User testing phase two findings: the progress bar misunderstood as a question tracker, repetitive question types reducing engagement, overlooked favorability changes, and unclear navigation.
Fig. 06 — User testing phase 2 · usability issues

05

Gamification · Rewards System · Behavior Design

The Day Sources Stopped Being Ignored And Started Driving Learning

Early prototypes treated citations as optional drawers, but students ignored them. I reframed citations as part of gameplay: correct answers unlocked sources, and exploring them earned small achievements. What was once a burden became motivation—students engaged with primary sources not because they had to, but because it felt rewarding.

Hi-fi reveal screen of Campaign Weathervane: the reader's response beside the actual 1984 poll response, with the Weathervane favorability sign in the center.
Fig. 07 — The reveal screen, hi-fi

07 / Prototype walkthrough

The redesigned learning loop, from guess to evidence.

Campaign Weathervane · hi-fi prototype · fall 2024

08 / What Roper kept

Their first evidence-based UX process.

The lasting impact wasn’t any single deliverable. Every design choice traced back to a pain point, every feature mapped to a principle.
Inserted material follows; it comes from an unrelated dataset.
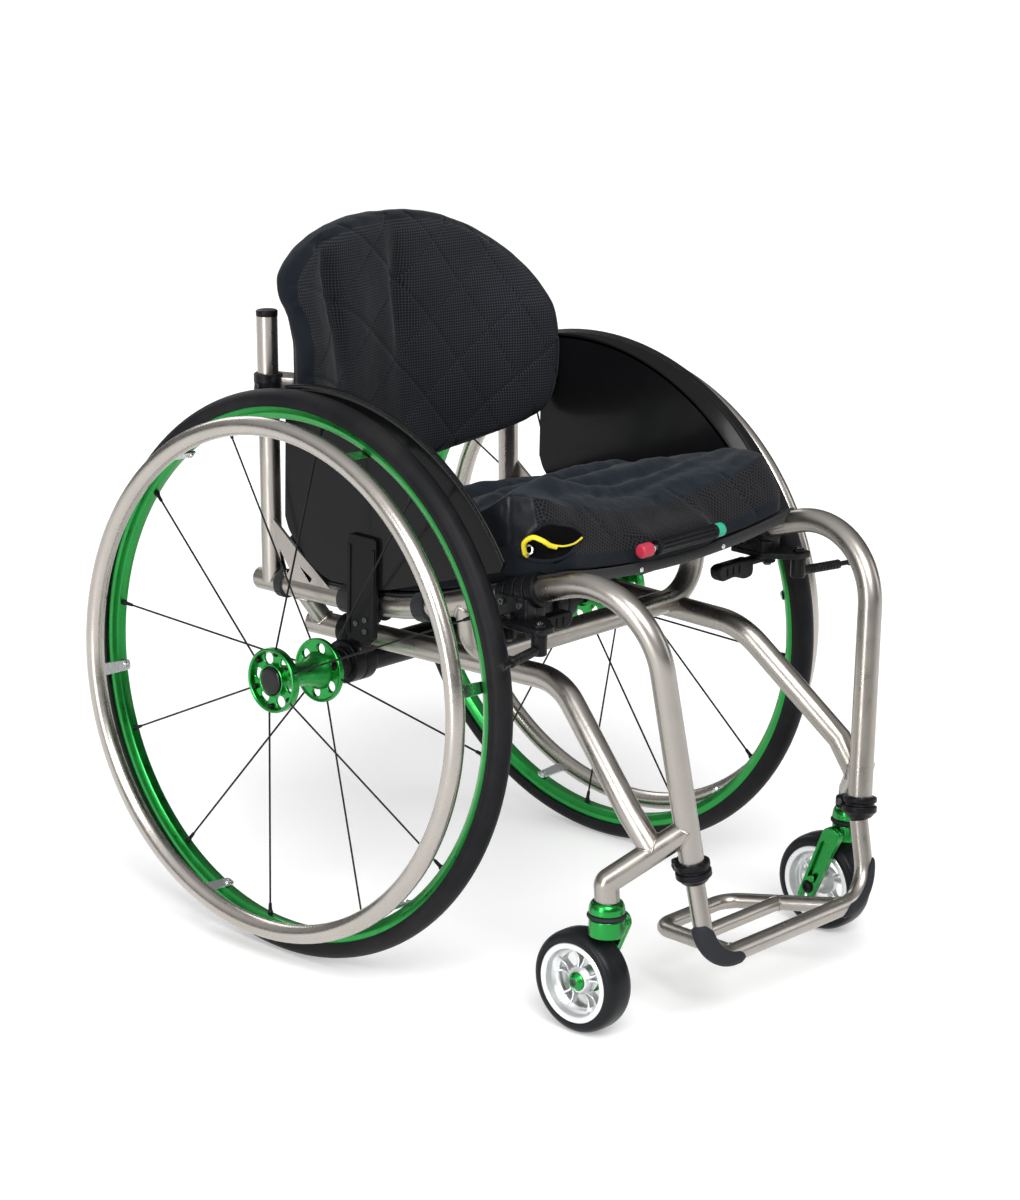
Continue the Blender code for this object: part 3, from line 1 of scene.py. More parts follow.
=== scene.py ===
"""The look of the rigid wheelchair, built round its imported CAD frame.

Metres, +Z up. The chair faces -Y and its left side is +X. Shapes are written round the point on the
floor below the middle of the rear axle, as in the part's own source, and moved into the frame last.
"""
import math

import bmesh
import bpy
from mathutils import Matrix, Quaternion, Vector, noise
from mathutils.bvhtree import BVHTree


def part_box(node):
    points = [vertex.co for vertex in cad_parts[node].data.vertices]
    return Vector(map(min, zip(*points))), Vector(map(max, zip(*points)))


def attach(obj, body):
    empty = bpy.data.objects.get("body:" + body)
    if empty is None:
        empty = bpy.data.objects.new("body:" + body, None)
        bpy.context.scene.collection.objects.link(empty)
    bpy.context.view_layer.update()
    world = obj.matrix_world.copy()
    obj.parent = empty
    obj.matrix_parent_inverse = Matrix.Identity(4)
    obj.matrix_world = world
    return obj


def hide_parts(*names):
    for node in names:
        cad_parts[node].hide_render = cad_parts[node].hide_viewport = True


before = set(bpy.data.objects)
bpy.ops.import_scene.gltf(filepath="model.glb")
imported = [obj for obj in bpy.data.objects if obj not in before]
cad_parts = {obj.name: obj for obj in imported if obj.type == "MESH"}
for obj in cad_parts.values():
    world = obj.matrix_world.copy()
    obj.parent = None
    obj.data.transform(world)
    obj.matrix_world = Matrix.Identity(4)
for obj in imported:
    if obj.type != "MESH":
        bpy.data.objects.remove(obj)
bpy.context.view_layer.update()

SHIFT = (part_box("left_tyre")[0].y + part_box("left_tyre")[1].y) / 2
FLIP = Matrix.Diagonal((-1.0, 1.0, 1.0, 1.0))
UP = Vector((0.0, 0.0, 1.0))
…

The redesign didn’t just make the tool usable—it made it educational.

01

Hi-fi prototype

The redesigned simulation — checkpoints, feedback, and the reveal loop.

02

UI kit

Branding, palette, type, and component patterns for the client’s team.

03

Research report

Twelve weeks of records — testing protocols, session recordings, and post-test surveys.

UI kit and branding board for Campaign Weathervane: answer components, stacked poll bars, pie charts, the red-white-and-blue palette, type specimens, and illustrated campaign characters.